### Mid0's blog

By Mid0, history, 6 years ago,

i'm trying to solve this problem but i can't find any algorithm better than O(n^2) !

your help will be greatly appreciated.

• 0

 » 6 years ago, # |   0 Auto comment: topic has been updated by Mid0 (previous revision, new revision, compare).
 » 6 years ago, # | ← Rev. 2 →   +1 Consider some substring S[i...j]. Let parity[K] for 0<=K<=9 be the parity of the number of occurrences of digit K in subtring S[i...j]. Notice that the substring will be a palindrome if and only if parity[K] is 0 for all K or there is only one K for which parity[K] is 1 and parity[K] is 0 for all other Ks.Having that in mind, we will loop from 1 to N and at each step we will find the number of those palindromes ending at the current position i.
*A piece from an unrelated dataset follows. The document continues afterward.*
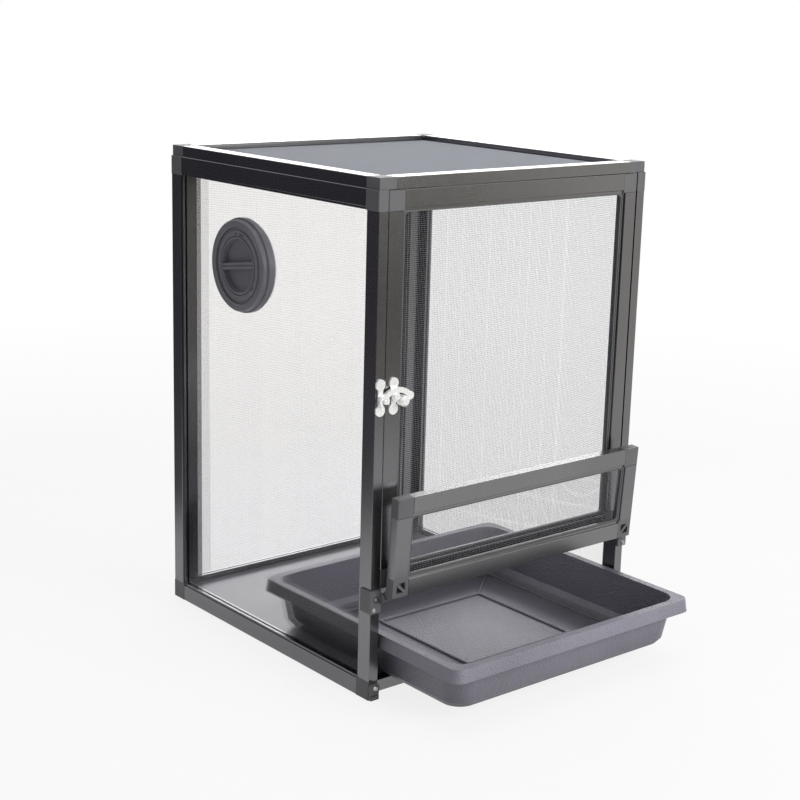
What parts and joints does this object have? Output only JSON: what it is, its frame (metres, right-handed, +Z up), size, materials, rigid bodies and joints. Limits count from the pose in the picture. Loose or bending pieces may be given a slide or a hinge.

In order to do that, let parity[K] be the described parity for digit K in substring S[1...i]. Consider some j (1<=j<=i). Substring S[j...i] can be made a palindrome if all parities for position j-1 are the same as the parities for position i or there is only one difference.For each position, we can store the parities as a bitmask with 10 bits and that way we can find the answer quickly. Check my code for more details: http://ideone.com/1grO2A :)
•  » » 6 years ago, # ^ |   0 got it , nice usage of bitwise , thank you :)